Here in 2 Samuel 4, David shows a nice combination of justice and mercy. It’s a good picture of the two, a small glimpse of what Jesus did fully, completely, perfectly.
We know this about Jesus, don’t we? I pray we spend the rest of our lives, daily working to grasp how wide and long and high and deep is the love of Christ—love that took Him to the cross where justice and mercy meet in their fullest expressions.
David is right here a good king.
Jesus is THE Just, Merciful, and Perfect King.
It’s Him we need.
>2 Samuel 4 is pretty sad. There are many lessons to be learned, I think.
It’s good to ask, “God, what are you wanting to teach me here?” as we read the Bible. His Holy Spirit will illuminate our minds and help us to understand.
As I read and studied and talked this passage through, I realized the big contrast presented here is between taking matters into our own hands versus trusting the LORD to take care of us.
Rekab and Baanah, like Abner before them, and the Amalekite in Chapter 1, all decided to take matters into their own hands. They were going to do things their way. They knew what was best.
This is why Saul’s house grew weaker and weaker.
“Doing things my way, taking matters into my own hands” is a story written across the pages of the Bible, and I dare say, a story many of us have played out (though without all the murder. Hopefully).
The book of Judges ends with this summation: Judges 21:25 “In those days Israel had no king; everyone did as they saw fit.”
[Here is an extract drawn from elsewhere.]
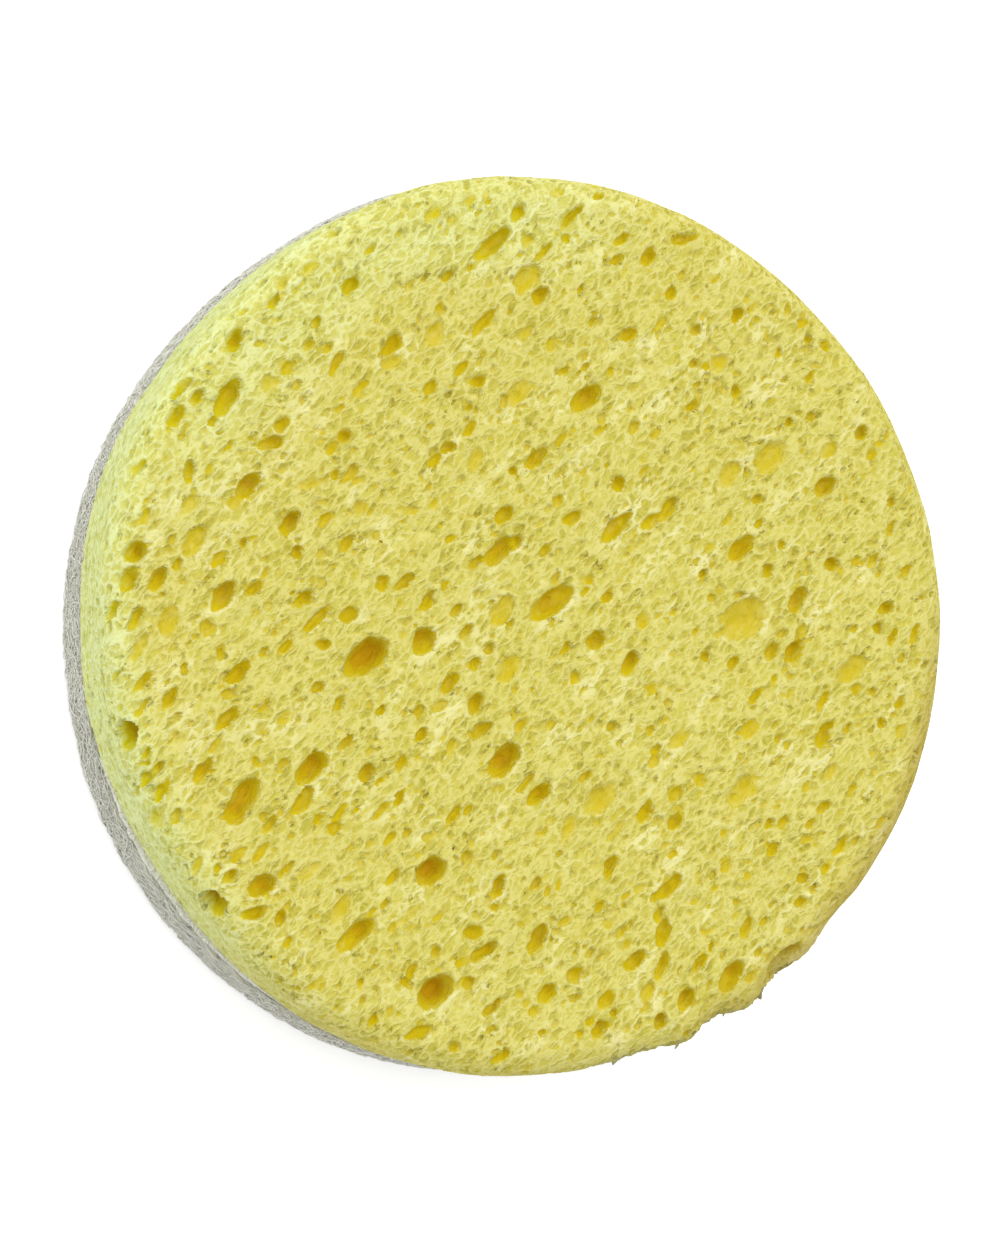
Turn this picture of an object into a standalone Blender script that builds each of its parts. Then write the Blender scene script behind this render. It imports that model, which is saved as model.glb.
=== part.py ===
"""Round two-layer scouring pad, lying flat with its sponge side up.

A die-cut disc of open-cell cellulose sponge is bonded to a disc of pale
non-woven scouring fibre of nearly the same outline. The sponge's upper rim is
rounded over, its face and wall are open with drawn-out pores, and its edge is
torn into small tufts at the lower right.

Units are metres, +Z is up, and the origin is the middle of the underside.
"""

import math
import random

import bmesh
import bpy
from mathutils import Matrix, Vector, noise

# The two layers
SPONGE_DIAMETER = 0.100
SPONGE_THICKNESS = 0.0120
SCOURER_THICKNESS = 0.0060
SCOURER_OVERHANG = 0.0006
BOND_GAP = 0.0003

# Their edges
FACE_ROUNDING = 0.0034
BACK_ROUNDING = 0.0005
SCOURER_ROUNDING = 0.0007
ROUNDING_STEPS = 3
EDGE_SEGMENTS = 92

# Matted fibre on the scouring layer's wall, which only sinks in from the trimmed outline
FIBRE_LUMP_DEPTH = 0.0006
FIBRE_LUMP_SPACING = 0.0024
WALL_ROWS = 3

# Places where the die-cut outline isn't round: (degrees, half width in degrees, metres out)
OUTLINE_MARKS = (
    (8.0, 18.0, 0.0003),
    (50.0, 20.0, -0.0002),
    (96.0, 30.0, 0.0005),
    (136.0, 30.0, -0.0007),
    (247.0, 40.0, 0.0007),
)

# Bulges and notches of the sponge's torn stretch, written the same way
TORN_MARKS = (
    (290.5, 5.5, 0.0007),
    (296.0, 5.0, -0.0006),
    (301.0, 5.5, 0.0006),
    (306.0, 5.0, -0.0004),
    (322.0, 16.0, -0.0003),
)

# Torn tufts on the sponge's edge: (degrees, share of the sponge's height)
TORN_TUFTS = (
    (280.5, 0.50),
    (283.5, 0.68),
    (289.5, 0.62),
    (292.0, 0.45),
    (299.5, 0.55),
    (302.6, 0.68),
)
TUFT_LENGTH = 0.0009
TUFT_WIDTH = 0.0026
TUFT_TIP = 0.0005
TUFT_ROOT = 0.0012
TUFT_DROOP = 25.0

# The photograph's line of sight: degrees from straight above, degrees from +X of the side it
# leans to, and how far off the camera is in diameters
VIEW_TILT = 20.4
VIEW_SIDE = 185.0
VIEW_DISTANCE = 4.0

# Places in the picture were read against the yellow outline, x to the right and y up. The stretch
# and the shift put them on the plane through the pad's foot square to the line of sight.
SEEN_STRETCH = (0.994, 1.035)
SEEN_SHIFT = (2.1, 0.0)
SIGHT_STEP = 0.0001

# Pores that stand out: x and y in the picture in hundredths of the sponge's diameter,
# length and width in hundredths too, and the turn of the long axis in degrees
DEEP_PORES = (
    (-1.7, 42.8, 5.0, 2.1, 45),
    (1.4, 46.3, 2.2, 1.4, 50),
    (3.9, 37.1, 2.6, 1.5, 45),
    (9.4, 25.7, 2.6, 1.6, 50),
    (3.4, 19.0, 2.6, 1.6, 45),
    (-1.2, 8.4, 2.6, 1.8, 40),
    (12.8, 11.2, 4.2, 1.7, 45),
    (5.2, 2.8, 5.2, 2.3, 42),
    (-16.3, -3.4, 5.2, 3.3, 38),
    (-9.7, -1.5, 3.3, 2.5, 40),
    (10.4, -1.4, 2.8, 1.8, 35),
    (14.4, -3.9, 3.2, 1.8, 35),
    (33.9, 3.1, 3.2, 2.0, 40),
    (33.5, -2.7, 2.8, 1.9, 35),
    (27.3, 8.9, 3.4, 1.9, 40),
    (37.1, 15.7, 3.0, 1.9, 45),
    (-30.6, -19.3, 4.6, 2.5, 40),
    (-22.7, -15.8, 4.4, 2.3, 42),
    (-22.8, -19.5, 3.4, 1.8, 35),
    (-8.8, -27.4, 2.8, 2.4, 40),
    (-8.2, -40.8, 4.4, 2.8, 35),
    (-17.5, -34.4, 4.6, 1.8, 48),
    (-0.4, -14.8, 3.4, 1.8, 40),
    (3.9, -18.7, 3.2, 1.9, 35),
    (18.8, -29.1, 3.4, 1.8, 38),
    (26.3, -38.6, 4.2, 2.4, 48),
    (32.2, -37.6, 4.6, 2.6, 46),
    (17.5, -43.0, 2.0, 1.5, 40),
    (3.6, -34.9, 3.4, 1.8, 45),
    (4.7, -41.0, 3.0, 1.7, 42),
    (-30.1, 15.9, 3.0, 1.6, 58),
    (-31.6, 32.2, 2.6, 1.6, 60),
    (-32.6, 25.7, 2.8, 1.6, 60),
    (-38.6, 23.8, 2.6, 1.5, 62),
    (-27.3, 20.7, 2.8, 1.6, 55),
    (-25.2, 11.8, 3.2, 1.7, 52),
    (-13.3, 31.6, 3.0, 1.7, 50),
    (-18.1, 38.3, 2.8, 1.6, 50),
    (-42.9, 9.0, 2.4, 1.5, 62),
    (-43.6, 5.4, 2.2, 1.4, 62),
    (-33.2, 3.3, 3.2, 1.8, 55),
    (-38.6, 5.4, 2.6, 1.6, 60),
    (-43.6, -12.0, 2.6, 2.2, 60),
    (-34.0, -30.6, 3.0, 2.5, 45),
    (-31.8, -26.9, 2.4, 1.5, 50),
    (-28.3, -28.6, 2.6, 1.5, 48),
    (-26.2, -32.4, 2.4, 1.5, 45),
    (-10.3, -45.4, 2.4, 1.5, 40),
    (-0.9, -29.0, 2.8, 1.6, 42),
    (21.3, 24.9, 3.2, 1.7, 45),
    (13.1, 16.1, 2.8, 1.6, 45),
    (20.5, 42.4, 2.8, 1.6, 45),
    (12.7, 42.6, 3.2, 1.6, 48),
    (27.3, 35.0, 3.0, 1.6, 45),
    (43.4, 2.2, 2.6, 1.6, 45),
)

# Wide shallow hollows, written the same way
SHALLOW_HOLLOWS = (
    (27.6, 0.9, 5.6, 3.4, 35),
    (40.2, -4.7, 4.0, 2.4, 38),
    (30.8, 19.0, 4.4, 2.6, 45),
    (26.4, 14.9, 4.2, 2.6, 42),
    (10.8, -19.3, 4.6, 2.6, 40),
    (27.3, -18.2, 4.8, 2.2, 35),
    (-41.0, -21.6, 3.6, 2.2, 55),
)
DEEP_PORE_DEPTH = 0.95
SHALLOW_DEPTH = 0.30
PORE_LEAN = 14.0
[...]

In Proverbs, there are several cautions about following oneself. Proverbs 14:12 “There is a way that appears to be right, but in the end it leads to death.”
It’s never a good idea, NEVER a good idea, to take matters into your own hands and do things your own way.
The best option is to admit we are not all-wise, to admit we need the LORD, and to obediently follow Him according to His Word.
Don’t do as you see fit. Don’t do what is right in your own eyes. Don’t “do you” or “be true to yourself”—that’s like the worst advice I can imagine.
Look to the LORD. Depend on Him. The LORD Yahweh cares for us. He is the One who delivers us out of every trouble.
Do you see that statement from David in verse 9? He readily admits it’s the LORD who delivers him out of every trouble.
It’s not Rekab and Baanah who have delivered David by avenging him against Saul, even though they think they did.
David knows—from a lifetime of experience and trusting what the LORD has said—David knows it’s the LORD Yahweh who has delivered him out of every trouble.
David remembers His true and only Redeemer.
David remembers God’s promise to make him king.
To turn to any other source of help—especially the help of two wicked assassins—would be to deny God’s sufficiency.
It’d be the same as saying, “God can’t handle this, or isn’t working quickly enough for me, so I’ll figure it out myself.”
David is already under the protection of the LORD. He doesn’t need any henchmen.
The LORD is Deliverer. He is the Redeemer.
Wait on the LORD. He cares for you and will meet your needs.
Wait on the LORD. He will defend you, working justice for His people.
Wait on the LORD. He will deliver and redeem.
On your own, you will grow weaker and weaker and will face death and judgment for your sins.
With Jesus, you will grow stronger and stronger by His grace and mercy.
Place your faith in Jesus to deliver you out of every trouble, and you will have life everlasting.